→ **What you need to do**
Give back the exact lines spanning from the line with "start_scene()" to the line with "if empty is", with both of those lines included and no others.

§ §

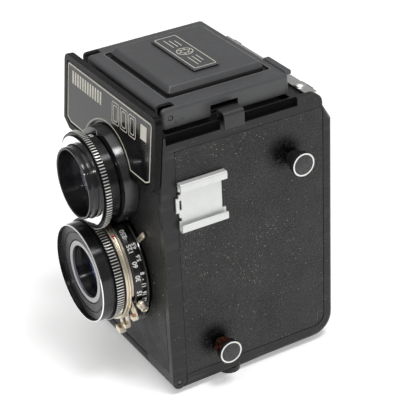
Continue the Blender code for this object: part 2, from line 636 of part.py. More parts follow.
def loupe():
    """Folding magnifier stored inside the raised square."""
    y, z = LOUPE_HINGE
    sheet = rectangle((-11.4, 11.4), (y - 0.8, 51.4), 2.5)
    frame = prism("magnifier_frame", [sheet, circle((0, LOUPE_Y), 9.2, 28)], "Z", (z - 0.8, z + 0.8),
                  "bright_metal")
    fuse(frame, rod("loupe_trunnions", (-13.0, 13.0), LOUPE_HINGE, 0.65, steps=12))
    lens = [(0, z + 1.5), (4.6, z + 1.2), (8.9, z + 0.4), (8.9, z - 0.4), (4.6, z - 1.2), (0, z - 1.5)]
    glass = turned("magnifier_lens", lens, (0, LOUPE_Y, 0), UP, "glass", 20)
    hang((0, y, z), "loupe_axis", frame, glass)


# ---------------------------------------------------------------- lenses and shutter

def gear(teeth, height, phase):
    """Outline of a toothed ring about a lens axis; phase turns it by a share of a tooth."""
    pitch_r = MODULE * teeth / 2
    step = 360 / teeth
    points = []
    for i in range(teeth):
        for radius, share in ((pitch_r - DEDENDUM, -0.25), (pitch_r + ADDENDUM, -0.12),
                              (pitch_r + ADDENDUM, 0.12), (pitch_r - DEDENDUM, 0.25)):
            points.append(polar(radius, 90 + (i + phase + share) * step, height))
    return points


def armed_ring(inner, outer, angle, reach, half_width):
    """A flat ring about the taking lens axis with one arm that points outwards."""
    opening = math.degrees(math.asin(half_width / outer))
    rim = [polar(outer, angle + opening + (360 - 2 * opening) * i / 28, TAKE_Z) for i in range(29)]
    spread = math.degrees(math.asin(half_width / reach))
    rim += [polar(reach, angle - spread, TAKE_Z), polar(reach, angle + spread, TAKE_Z)]
    return [rim, circle((0, TAKE_Z), inner, 28)]


def lever_outline(pivot, tip, root_r, tip_r):
    """A bar with round ends between two (x, z) points."""
    along = math.degrees(math.atan2(tip[1] - pivot[1], tip[0] - pivot[0]))
    return arc(pivot, root_r, along + 90, along + 270, 8) + arc(tip, tip_r, along - 90, along + 90, 6)


def shutter():
    """Shutter drum with aperture lever, cocking, release and timer levers, speed ring and flash socket."""
    axis = (0, 0, TAKE_Z)
    drum = [(12.6, 6.6), (22.9, 6.6), (23.3, 6.2), (24.2, 1.8), (12.6, 1.8)]
    turned("shutter_housing", drum, axis, FRONT, "black_gloss", 40, ring=True)
    aperture = prism("aperture_lever", armed_ring(16.0, 23.9, 45, 32.5, 1.1), "Y", (-1.5, -0.6),
                     "cream_nickel")
    turned("shutter_blades", [(0, 4.0), (11.8, 4.0), (11.8, 3.6), (0, 3.6)], axis, FRONT, "black_anodised")
    turned("diaphragm", [(4.8, 3.2), (11.8, 3.2), (11.8, 2.8), (4.8, 2.8)], axis, FRONT, "black_anodised",
           24, True)
    turned("rear_lens_cell", [(8.6, 2.3), (12.2, 2.3), (12.2, -2.6), (9.8, -2.6), (9.8, -4.9), (8.6, -4.9)],
           axis, FRONT, "black_anodised", 24, True)
    turned("taking_lens_rear", [(0, -1.0), (8.3, -2.2), (8.3, -4.2), (0, -4.7)], axis, FRONT, "glass", 20)
    turned("shutter_locknut", [(12.6, -2.8), (16.0, -2.8), (16.0, -4.5), (12.6, -4.5)], axis, FRONT, "steel",
           24, True)
    layer = (-7.6, -6.9)
    cocking = prism("cocking_lever", armed_ring(13.9, 17.0, -64, 26.5, 1.3), "Y", layer, "cream_nickel")
    tab_x, tab_z = polar(26.6, -65, TAKE_Z)
    fuse(cocking, block("cocking_tab", (tab_x - 1.8, tab_x + 1.8), (-9.9, -7.0), (tab_z - 1.3, tab_z + 1.3)))
    levers = {}
    for name, root, tip, size in (("release_lever", (19.8, -44), (25.6, -51), 1.2),
                                  ("timer_lever", (20.0, -22), (26.6, -27), 1.3)):
        pivot, end = polar(*root, TAKE_Z), polar(*tip, TAKE_Z)
        lever = prism(name, [lever_outline(pivot, end, 1.9, size)], "Y", layer, "cream_nickel")
        across, upright = (end[0] - 1.2, end[0] + 1.2), (end[1] - 0.9, end[1] + 0.9)
        fuse(lever, block(name + "_grip", across, (-9.3, -7.1), upright))
        levers[name] = (lever, pivot)
    ring = [(17.2, 9.8), (22.3, 9.8), (22.3, 9.0), (21.7, 8.9), (21.7, 8.7), (22.5, 8.6), (22.5, 7.9),
            (17.2, 7.9)]
    speed = turned("speed_ring", ring, axis, FRONT, "cream_nickel", 32, True)
    sx, sz = polar(24.5, -15.5, TAKE_Z)
    socket = [(0, 1.1), (0.6, 1.1), (0.6, 4.0), (1.4, 4.0), (1.6, 3.8), (1.6, 1.7), (1.9, 1.5), (1.9, 0),
              (0, 0)]
    outwards = Vector((math.cos(math.radians(-15.5)), 0, math.sin(math.radians(-15.5))))
    turned("sync_socket", socket, (sx, -4.9, sz), outwards, "cream_nickel", 20)
    hang((0, -1.0, TAKE_Z), "aperture_axis", aperture)
    hang((0, -7.2, TAKE_Z), "cocking_axis", cocking)
    hang((0, -8.8, TAKE_Z), "speed_axis", speed)
    for name, (lever, pivot) in levers.items():
        hang((pivot[0], -7.2, pivot[1]), name + "_axis", lever)


def taking_lens():
    """Toothed focusing ring with the front barrel, its retaining ring and the front glass."""
    axis = (0, 0, TAKE_Z)
    toothed = prism("taking_gear", [gear(TAKE_TEETH, TAKE_Z, 0), circle((0, TAKE_Z), 14.0, 24)], "Y",
                    (-13.5, -10.3), "black_anodised")
    barrel = turned("taking_barrel", [
        (13.6, 8.2), (13.6, 13.8), (20.5, 13.8), (20.5, LENS_REACH), (19.8, LENS_REACH), (19.8, 17.6),
        (19.2, 17.2), (13.4, 17.2), (13.4, 15.8), (11.2, 15.8), (10.4, 12.6), (10.4, 8.2)],
        axis, FRONT, "black_anodised", 32, True)
    collar = turned("taking_retaining_ring", [(11.0, 17.1), (13.1, 17.1), (13.1, 16.1), (11.0, 16.1)], axis,
                    FRONT, "grey_ring", 28, True)
    dome = [(r, 12.0 - 1.6 * (r / 10.1) ** 2) for r in (0, 3.4, 6.8, 10.1)]
    glass = turned("taking_lens_front", dome + [(10.1, 8.8), (0, 8.6)], axis, FRONT, "glass", 24)
    hang(axis, "taking_axis", toothed, barrel, collar, glass)


def viewing_lens():
    """Toothed focusing ring meshed with the taking lens ring, its scale, face ring, tube and glasses."""
    axis = (0, 0, VIEW_Z)
    toothed = prism("viewing_gear", [gear(VIEW_TEETH, VIEW_Z, 0.5), circle((0, VIEW_Z), 14.9, 24)], "Y",
                    (-14.0, -11.6), "black_anodised")
    scale = turned("viewing_scale_ring", [(14.9, 6.9), (17.2, 6.9), (17.2, 11.3), (14.9, 11.3)], axis,
                   FRONT, "black_anodised", 28, True)
    face = turned("viewing_face_ring", [(14.9, 14.3), (18.3, 14.3), (18.3, 14.9), (14.9, 14.9)], axis,
                  FRONT, "bright_metal", 28, True)
    tube = turned("viewing_tube", [
        (12.0, -1.5), (14.5, -1.5), (14.5, 18.5), (13.4, 18.5), (13.2, 8.0), (12.0, 8.0)],
        axis, FRONT, "black_anodised", 28, True)
    dome = [(r, 10.9 - 1.5 * (r / 12.9) ** 2) for r in (0, 4.3, 8.6, 12.9)]
    front = turned("viewing_lens_front", dome + [(12.9, 8.3), (0, 8.5)], axis, FRONT, "glass", 24)
    hang(axis, "viewing_axis", toothed, scale, face, tube, front)


def main():
    """Build every piece."""
    start_scene()
    casing()
    panels()
    bezel()
    shoe()
    strap_lugs()
    light_path()
    spools_and_knobs()
    door()
    latch()
    hood_frame()
    lid()
    flaps()
    loupe()
    shutter()
    taking_lens()
    viewing_lens()


main()
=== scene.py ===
"""Looks of the twin lens reflex camera: materials, fine shapes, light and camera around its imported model.

Lengths are in millimetres and become metres where a shape is made. Positions use the camera's own datum:
x from the middle plane, y from the casing's front face (the lenses point to -y), z from its underside.
"""

import math

import bmesh
import bpy
from mathutils import Matrix, Vector


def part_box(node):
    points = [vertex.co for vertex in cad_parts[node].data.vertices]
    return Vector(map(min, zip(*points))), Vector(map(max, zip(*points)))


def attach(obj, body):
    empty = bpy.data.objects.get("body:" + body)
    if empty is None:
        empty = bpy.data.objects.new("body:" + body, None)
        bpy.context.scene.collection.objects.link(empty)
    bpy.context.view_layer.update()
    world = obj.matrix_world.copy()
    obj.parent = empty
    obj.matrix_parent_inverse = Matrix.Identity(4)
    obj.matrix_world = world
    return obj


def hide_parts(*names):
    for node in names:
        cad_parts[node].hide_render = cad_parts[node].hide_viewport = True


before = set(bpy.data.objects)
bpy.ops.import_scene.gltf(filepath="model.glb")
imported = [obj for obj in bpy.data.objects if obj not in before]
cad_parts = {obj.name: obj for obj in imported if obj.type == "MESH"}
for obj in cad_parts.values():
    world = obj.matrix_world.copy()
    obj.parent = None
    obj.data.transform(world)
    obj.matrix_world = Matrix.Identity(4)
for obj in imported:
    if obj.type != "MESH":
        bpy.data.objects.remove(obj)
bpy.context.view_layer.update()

MM = 0.001
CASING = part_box("body_shell")
DATUM = Vector((0, CASING[0].y, CASING[0].z))


def at(x, y, z):
    """A position on the camera, in metres in the frame."""
    return DATUM + Vector((x, y, z)) * MM


def limits(node):
    """A node's lowest and highest corners, in millimetres from the datum."""
    low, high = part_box(node)
    return (low - DATUM) / MM, (high - DATUM) / MM


def middle(node):
    """The middle of a node's box, in millimetres from the datum."""
    low, high = limits(node)
    return (low + high) / 2


TAKE_Z = middle("taking_gear").z
VIEW_Z = middle("viewing_gear").z
LENS_REACH = -limits("taking_barrel")[0].y
TAKE_TEETH = 106
VIEW_TEETH = 98
MODULE = 2 * (VIEW_Z - TAKE_Z) / (TAKE_TEETH + VIEW_TEETH)
TOOTH_ROOT = 0.45              # depth of the teeth's roots below the pitch circle
LID_TOP = 121.25               # the lid's flat border
SQUARE = (23.5, 21.0)          # half sizes of the raised square, where it leaves the border
SQUARE_Y = 34.0
WALL_H = 1.3                   # upright foot of the square's sides
MOAT_W = 1.9                   # groove around the square
MOAT_DEPTH = 0.75
REBATE_Z = 109.3               # foot of the shadow gap below the lid's skirts
REBATE_T = 1.4
PLATE_TILT = math.radians(5.96)
PAINT_H = 0.06                 # height of the painted lines on the name plate
BADGE_PAINT_H = 0.05
PRINT_LIFT = 0.04              # how far printed numbers stand off their barrel
DRUM_R = 23.35                 # shutter drum's radius at its front edge
DOME_STEPS = (1, 0.85, 0.7, 0.55, 0.4, 0.25, 0.12, 0)    # shares of a lens's radius, from rim to middle
TAKEUP = middle("winding_knob")
SUPPLY = middle("spool_knob_lower")
HINGE = middle("door_hinge_pin")
FRONT = Vector((0, -1, 0))
RIGHT = Vector((1, 0, 0))
UP = Vector((0, 0, 1))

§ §

→ **Result of the exercise**
    start_scene()
    casing()
    panels()
    bezel()
    shoe()
    strap_lugs()
    light_path()
    spools_and_knobs()
    door()
    latch()
    hood_frame()
    lid()
    flaps()
    loupe()
    shutter()
    taking_lens()
    viewing_lens()


main()
=== scene.py ===
"""Looks of the twin lens reflex camera: materials, fine shapes, light and camera around its imported model.

Lengths are in millimetres and become metres where a shape is made. Positions use the camera's own datum:
x from the middle plane, y from the casing's front face (the lenses point to -y), z from its underside.
"""

import math

import bmesh
import bpy
from mathutils import Matrix, Vector


def part_box(node):
    points = [vertex.co for vertex in cad_parts[node].data.vertices]
    return Vector(map(min, zip(*points))), Vector(map(max, zip(*points)))


def attach(obj, body):
    empty = bpy.data.objects.get("body:" + body)
    if empty is None:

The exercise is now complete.